= Maryam Salama =

Libyan writer and poet (born 1965)

Maryam Ahmed Salama (born 1965) is a Libyan writer and poet, called by one reviewer "a leading light in the new generation of female Libyan writers." Her works are based on the position of women in contemporary Libyan society.

==Career==
Maryam Ahmed Salama was born in Tripoli, received her undergraduate degree from the Department of Literature and Culture at al-Fateh University in 1987.
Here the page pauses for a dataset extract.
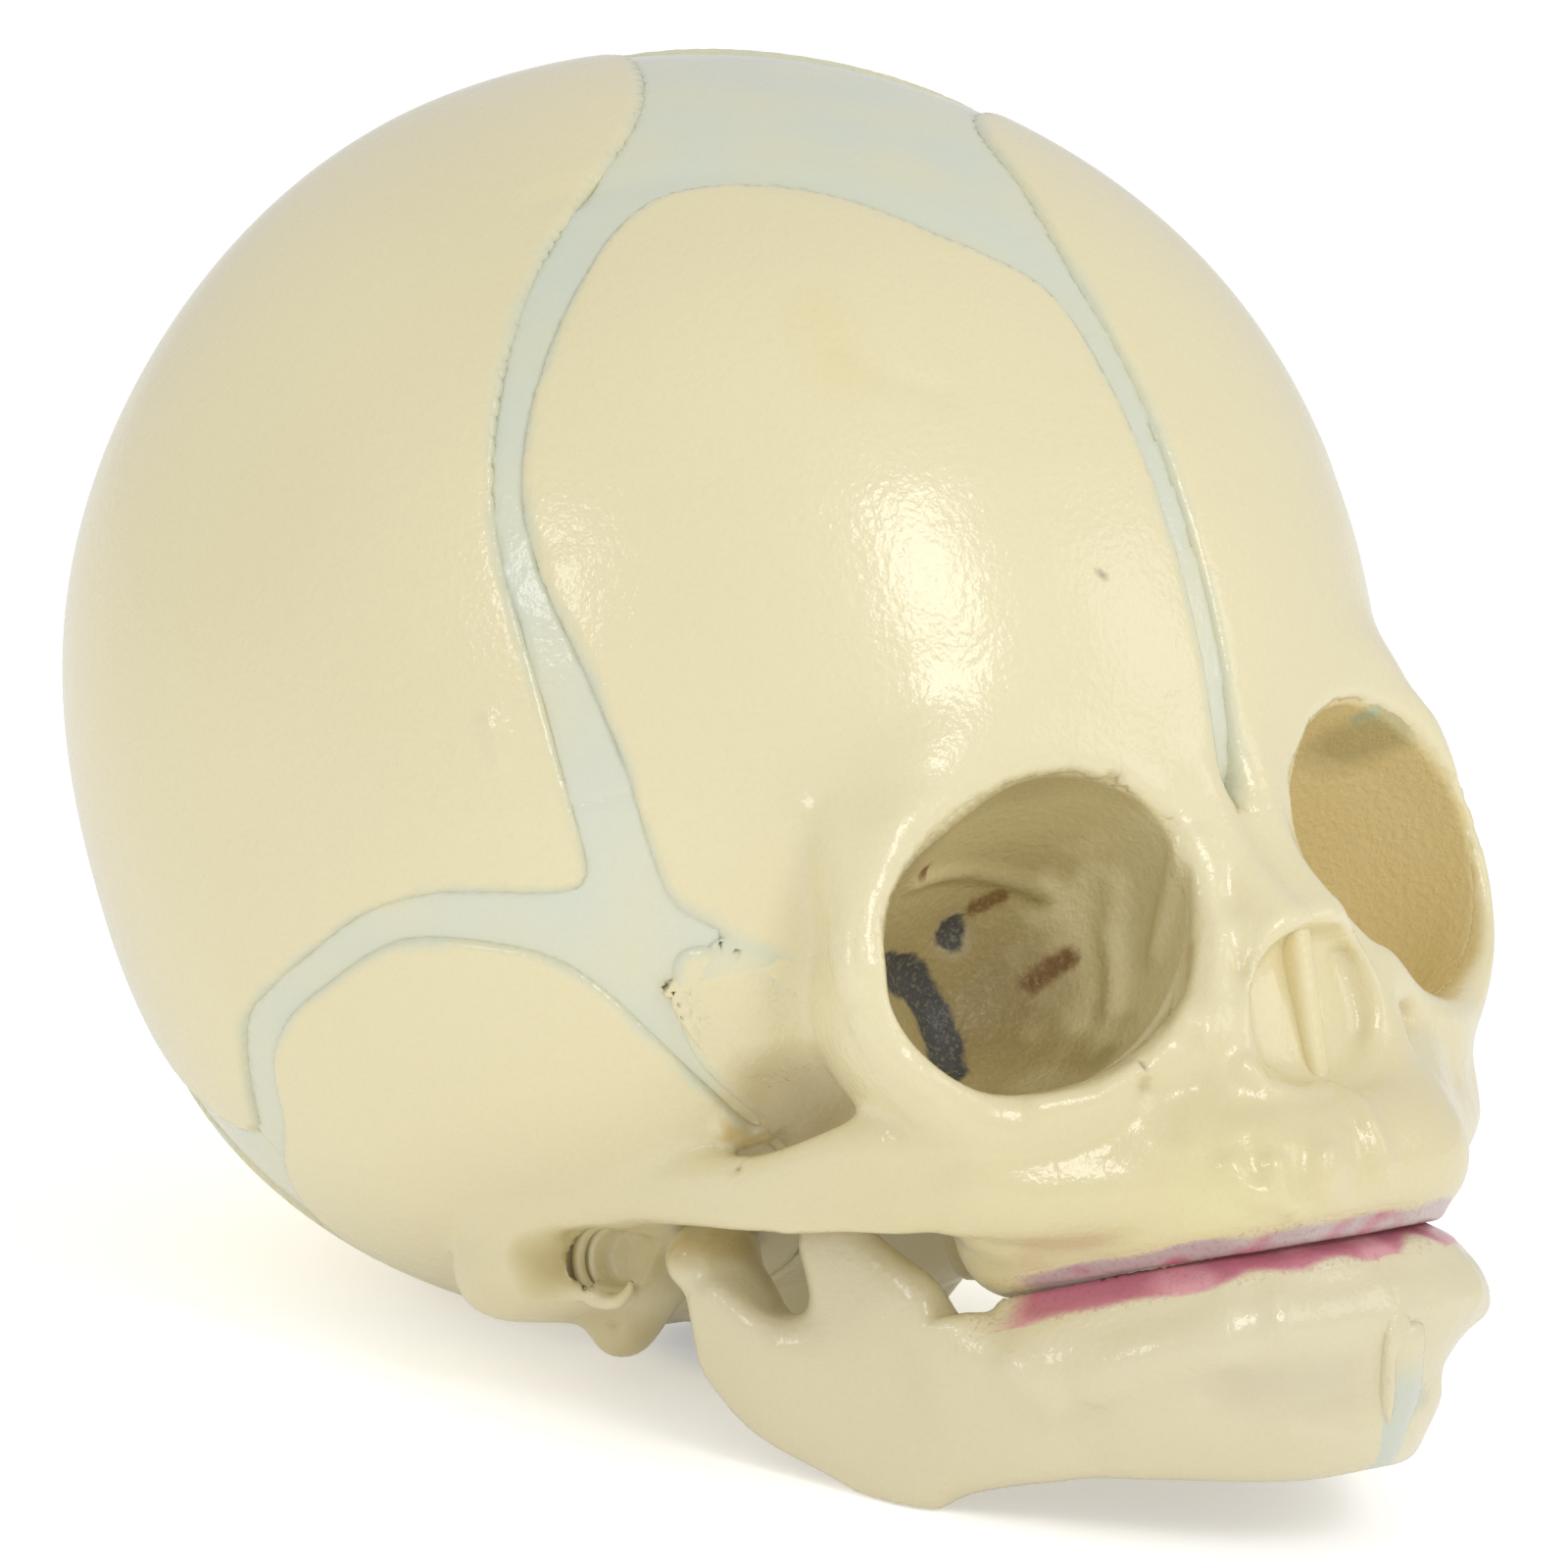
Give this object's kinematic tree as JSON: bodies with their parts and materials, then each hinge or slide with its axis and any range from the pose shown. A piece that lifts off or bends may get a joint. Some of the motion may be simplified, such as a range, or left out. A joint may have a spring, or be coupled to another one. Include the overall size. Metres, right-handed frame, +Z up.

Maryam Salama works currently in the field of translation with an emphasis on historical studies. Her works of prose and poetry have been published in Libyan and foreign newspapers and magazines, especially after a loosening of censorship laws in Libya in the 1990s. She currently works at the Old City Project in Tripoli, as a translator. In 2012 she participated in the Tripoli International Poetry Festival, organized by fellow Libyan poets Ashur Etwebi and Khaled Mattawa, the first such event in Libya since the fall of Muammar Gaddafi. Her works have been published in Libyan and Arab magazines as well as newspapers. Her works are based on position of women in contemporary Libyan society. She has included the theme in all her fiction and short stories.

==List of works==
- Dreams of an Imprisoned Child (Ahlam tifla sajina) (poetry, 1992)
- Nothing but the Dream (La shay'siwa al bulm) (poetry, 1992)
- "From Door to Door" (Min Bab ila Bab), a short story.